WHAT YOU ARE ASKED TO DO:
Scan the records for the word "bends". Copy each line that includes it.

DATA FOR PROCESSING:
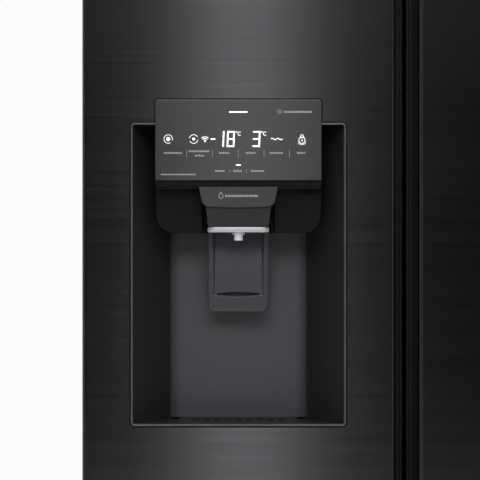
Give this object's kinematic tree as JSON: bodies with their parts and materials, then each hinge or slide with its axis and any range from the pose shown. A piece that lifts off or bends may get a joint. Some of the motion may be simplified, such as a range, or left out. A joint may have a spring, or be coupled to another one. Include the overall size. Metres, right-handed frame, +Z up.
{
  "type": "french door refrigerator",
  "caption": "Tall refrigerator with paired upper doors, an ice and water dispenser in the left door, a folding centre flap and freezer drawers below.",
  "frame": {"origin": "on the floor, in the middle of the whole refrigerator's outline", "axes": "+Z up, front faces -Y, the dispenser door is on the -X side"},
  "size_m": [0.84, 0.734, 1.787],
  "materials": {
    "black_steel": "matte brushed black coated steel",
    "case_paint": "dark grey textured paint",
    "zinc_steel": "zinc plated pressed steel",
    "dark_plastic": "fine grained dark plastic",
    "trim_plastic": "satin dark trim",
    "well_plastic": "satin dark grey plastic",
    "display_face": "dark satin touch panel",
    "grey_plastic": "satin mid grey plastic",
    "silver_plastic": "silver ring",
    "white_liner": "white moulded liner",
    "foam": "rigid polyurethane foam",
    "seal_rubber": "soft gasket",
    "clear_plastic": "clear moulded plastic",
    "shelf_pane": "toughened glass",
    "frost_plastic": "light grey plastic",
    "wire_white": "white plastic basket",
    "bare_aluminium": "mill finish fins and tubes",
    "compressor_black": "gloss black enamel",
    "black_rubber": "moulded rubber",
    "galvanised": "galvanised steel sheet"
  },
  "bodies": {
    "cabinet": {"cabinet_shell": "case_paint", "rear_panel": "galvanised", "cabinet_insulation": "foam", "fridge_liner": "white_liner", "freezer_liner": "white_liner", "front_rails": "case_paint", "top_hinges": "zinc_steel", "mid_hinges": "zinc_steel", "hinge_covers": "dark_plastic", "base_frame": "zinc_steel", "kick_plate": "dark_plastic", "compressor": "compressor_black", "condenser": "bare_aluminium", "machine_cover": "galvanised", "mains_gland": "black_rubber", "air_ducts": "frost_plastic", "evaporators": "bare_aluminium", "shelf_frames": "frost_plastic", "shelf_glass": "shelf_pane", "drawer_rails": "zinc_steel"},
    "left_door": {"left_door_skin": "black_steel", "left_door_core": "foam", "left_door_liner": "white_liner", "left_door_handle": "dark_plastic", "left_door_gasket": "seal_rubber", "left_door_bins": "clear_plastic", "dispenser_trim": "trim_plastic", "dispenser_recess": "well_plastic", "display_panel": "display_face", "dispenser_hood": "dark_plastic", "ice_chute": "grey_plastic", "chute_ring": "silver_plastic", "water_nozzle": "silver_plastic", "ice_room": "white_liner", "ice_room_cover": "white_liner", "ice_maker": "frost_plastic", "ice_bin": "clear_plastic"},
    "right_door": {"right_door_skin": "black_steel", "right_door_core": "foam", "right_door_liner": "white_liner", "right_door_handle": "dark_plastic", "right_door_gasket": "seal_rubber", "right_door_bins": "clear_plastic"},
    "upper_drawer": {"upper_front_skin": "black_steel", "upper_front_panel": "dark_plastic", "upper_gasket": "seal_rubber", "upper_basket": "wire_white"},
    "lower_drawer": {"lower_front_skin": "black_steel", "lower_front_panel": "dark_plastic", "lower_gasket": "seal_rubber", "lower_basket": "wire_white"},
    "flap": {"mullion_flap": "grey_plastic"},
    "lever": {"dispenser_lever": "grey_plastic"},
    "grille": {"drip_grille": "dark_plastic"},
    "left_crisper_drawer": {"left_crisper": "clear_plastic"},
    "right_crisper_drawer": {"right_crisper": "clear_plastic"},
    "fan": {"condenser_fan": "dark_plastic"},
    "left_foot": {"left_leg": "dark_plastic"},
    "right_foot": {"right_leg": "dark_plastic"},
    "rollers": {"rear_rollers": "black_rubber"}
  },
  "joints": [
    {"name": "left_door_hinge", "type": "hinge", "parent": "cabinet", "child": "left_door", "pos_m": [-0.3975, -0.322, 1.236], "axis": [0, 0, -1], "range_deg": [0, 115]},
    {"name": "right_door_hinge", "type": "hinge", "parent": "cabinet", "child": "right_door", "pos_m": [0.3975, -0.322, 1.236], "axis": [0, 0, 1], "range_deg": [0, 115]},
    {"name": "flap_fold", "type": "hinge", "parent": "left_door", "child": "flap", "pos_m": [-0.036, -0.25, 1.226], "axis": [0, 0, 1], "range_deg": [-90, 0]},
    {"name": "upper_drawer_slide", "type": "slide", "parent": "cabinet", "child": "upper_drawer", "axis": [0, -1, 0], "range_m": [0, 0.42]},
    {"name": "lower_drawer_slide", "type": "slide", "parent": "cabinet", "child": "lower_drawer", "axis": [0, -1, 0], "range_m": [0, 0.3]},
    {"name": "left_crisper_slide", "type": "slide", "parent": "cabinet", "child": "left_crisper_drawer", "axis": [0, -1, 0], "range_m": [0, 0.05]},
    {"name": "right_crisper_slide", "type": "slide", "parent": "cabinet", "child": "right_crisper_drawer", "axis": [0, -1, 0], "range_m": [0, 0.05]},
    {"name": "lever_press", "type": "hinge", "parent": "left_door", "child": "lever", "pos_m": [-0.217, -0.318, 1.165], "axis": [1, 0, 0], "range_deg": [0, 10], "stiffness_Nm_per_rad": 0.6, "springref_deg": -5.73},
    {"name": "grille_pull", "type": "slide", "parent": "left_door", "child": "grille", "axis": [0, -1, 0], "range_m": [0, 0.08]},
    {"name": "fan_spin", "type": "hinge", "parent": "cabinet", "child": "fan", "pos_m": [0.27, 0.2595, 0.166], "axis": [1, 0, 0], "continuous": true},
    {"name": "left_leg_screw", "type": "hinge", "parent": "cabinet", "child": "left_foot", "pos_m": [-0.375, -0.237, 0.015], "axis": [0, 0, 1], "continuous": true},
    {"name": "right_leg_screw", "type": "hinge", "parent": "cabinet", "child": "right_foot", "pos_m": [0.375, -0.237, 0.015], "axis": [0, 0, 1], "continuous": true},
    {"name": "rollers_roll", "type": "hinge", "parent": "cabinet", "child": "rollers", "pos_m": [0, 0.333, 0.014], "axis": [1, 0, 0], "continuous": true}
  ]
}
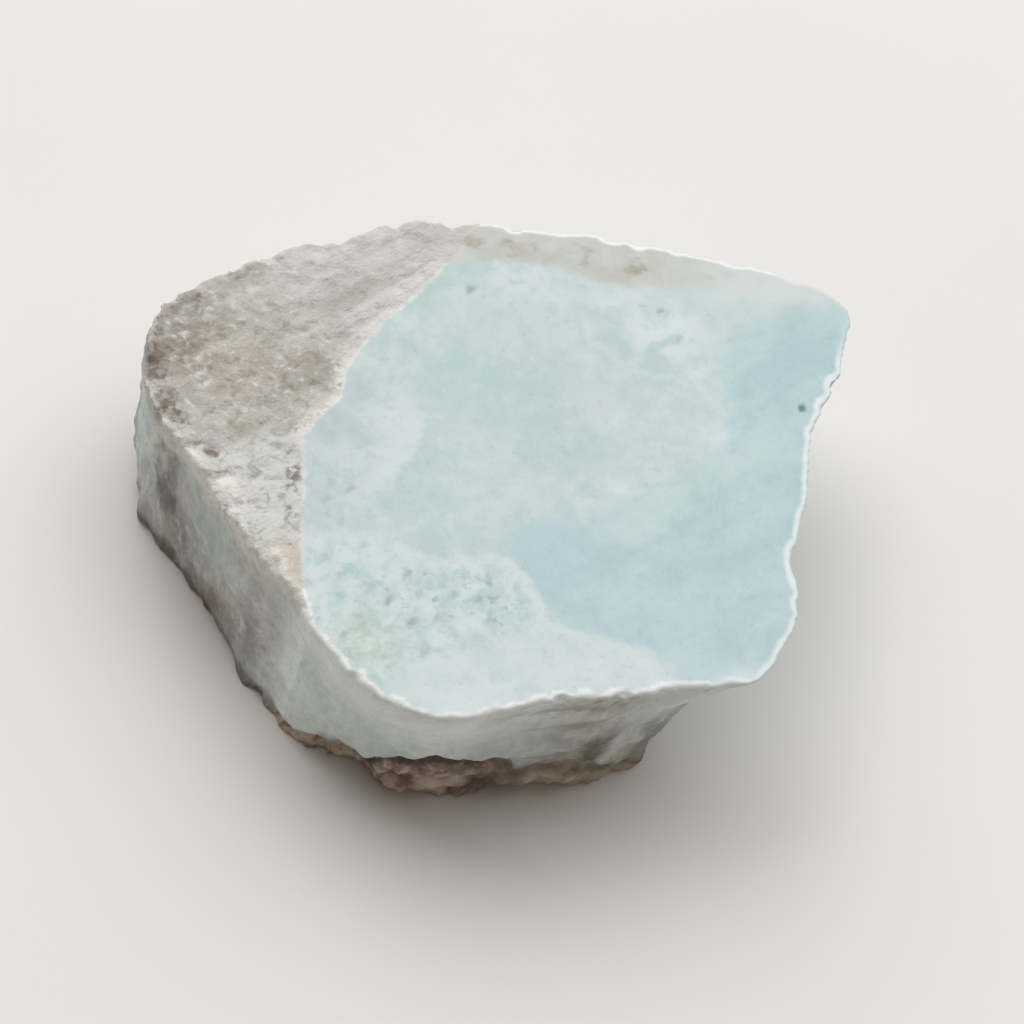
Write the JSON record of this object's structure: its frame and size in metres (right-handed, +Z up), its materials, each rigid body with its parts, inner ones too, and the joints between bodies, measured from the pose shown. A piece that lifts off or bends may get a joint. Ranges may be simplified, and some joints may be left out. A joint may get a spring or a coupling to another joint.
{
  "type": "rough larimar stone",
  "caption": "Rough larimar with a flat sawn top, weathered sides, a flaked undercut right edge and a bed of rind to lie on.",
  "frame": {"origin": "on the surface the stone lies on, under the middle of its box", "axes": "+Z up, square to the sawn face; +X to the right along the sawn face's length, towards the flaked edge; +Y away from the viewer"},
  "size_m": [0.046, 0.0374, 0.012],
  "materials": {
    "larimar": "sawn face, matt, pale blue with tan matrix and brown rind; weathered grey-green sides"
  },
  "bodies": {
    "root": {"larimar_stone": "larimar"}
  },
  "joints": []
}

SOLUTION FOR THIS EXERCISE:
Give this object's kinematic tree as JSON: bodies with their parts and materials, then each hinge or slide with its axis and any range from the pose shown. A piece that lifts off or bends may get a joint. Some of the motion may be simplified, such as a range, or left out. A joint may have a spring, or be coupled to another one. Include the overall size. Metres, right-handed frame, +Z up.
Write the JSON record of this object's structure: its frame and size in metres (right-handed, +Z up), its materials, each rigid body with its parts, inner ones too, and the joints between bodies, measured from the pose shown. A piece that lifts off or bends may get a joint. Ranges may be simplified, and some joints may be left out. A joint may get a spring or a coupling to another joint.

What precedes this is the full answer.